PENDEKATAN MONETER TERHADAP TINGKAT KURS INODNESIA

Authors

  • Irvan Rinaldi
  • Alvis Rozani
  • Kasman Karimi

Abstract

This research is motivated by the fluctuation of exchange rate developments Indonesia every year. The purpose of this research is for analyzing the effect of inflation, the deposit interest rate, money supply and economic crisis in 1998 against exchange rate Indonesia. The research using dummy variables, namely the economic crisis in 1998. The data used in this research is obtained through library research are sourced from some of the literature, journals, and books relating to this research, well as obtained through field research sourced from some institutions that provide the data for this research such as BPS and BI. This study uses multiple linear regression analysis.
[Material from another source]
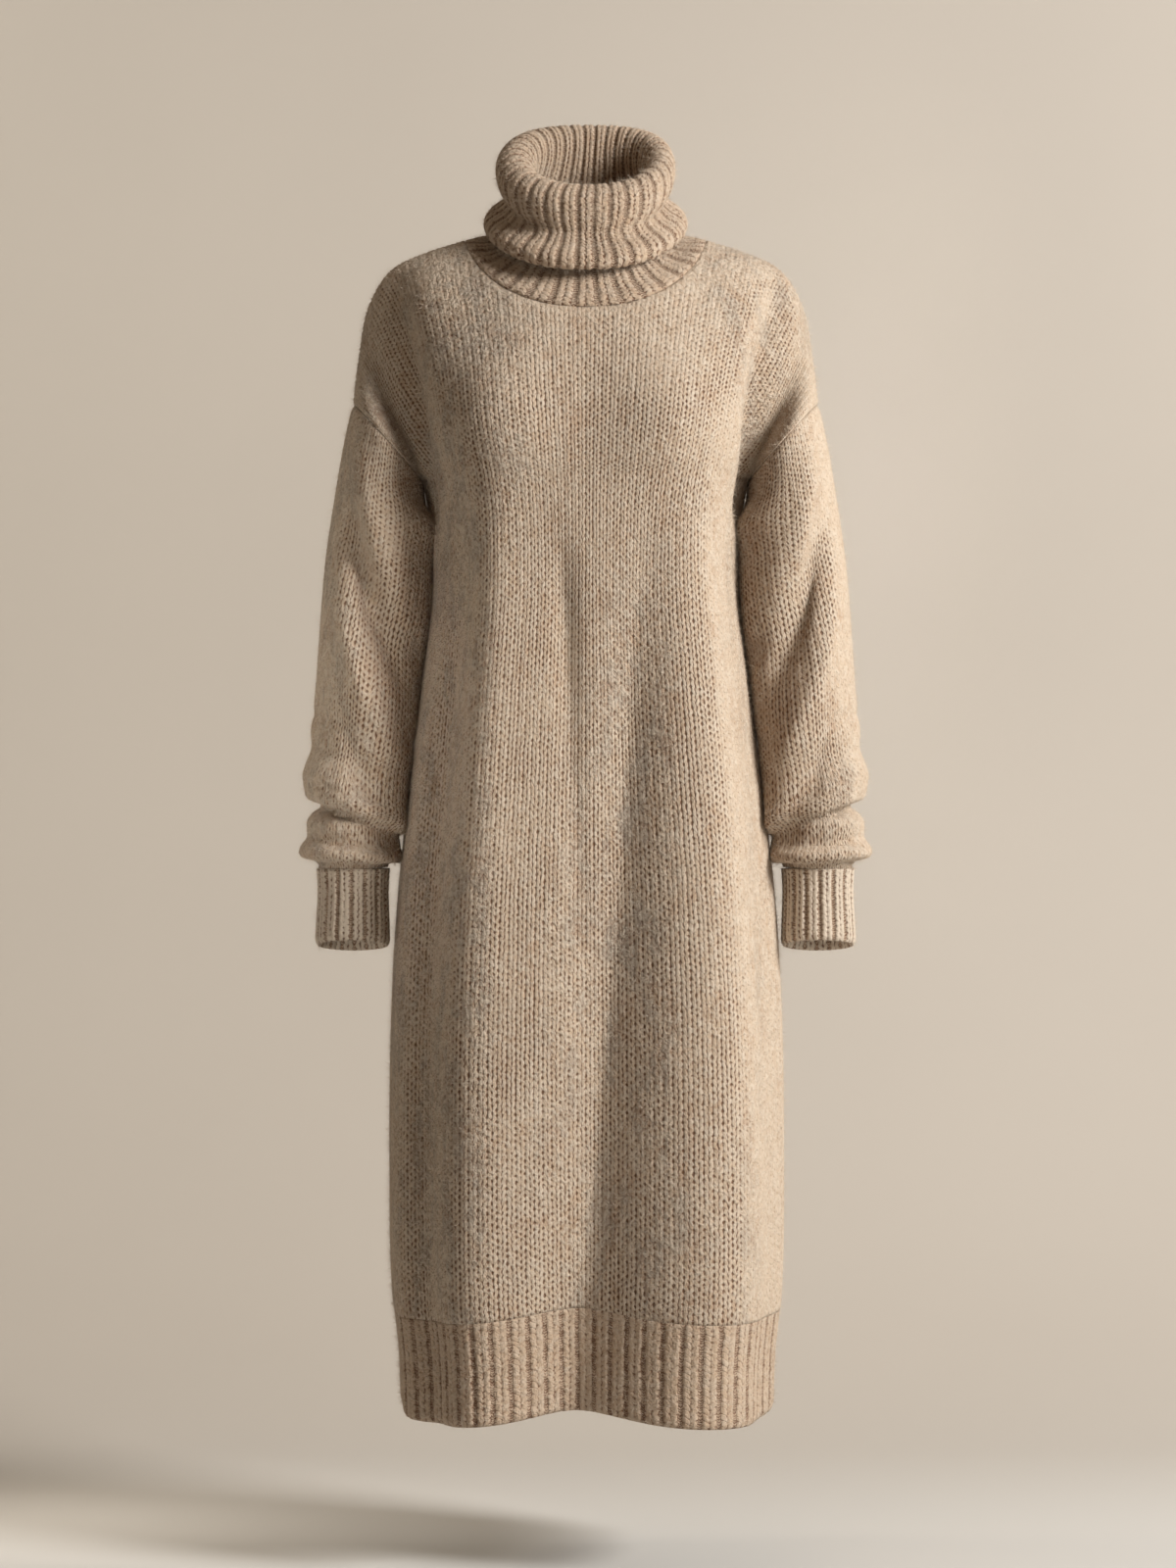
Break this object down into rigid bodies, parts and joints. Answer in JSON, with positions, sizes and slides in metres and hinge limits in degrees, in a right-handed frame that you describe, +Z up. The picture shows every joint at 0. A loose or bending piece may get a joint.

The results of simultaneous test (F test), indicating inflation, the deposit interest rate, money supply, and the 1998 economic crisis affects simultaneously against Indonesian exchange rate. While the results of the partial test (t-test) indicates that inflation, money supply, and the economic crisis significantly influence the exchange rate of Indonesia, while the deposit rate is partially not significant effect on the rate of exchange Indonesia.

 

Keywords : Exchange Rate, Inflation, Interest Rate,  Money Supply, and Economi Crisis.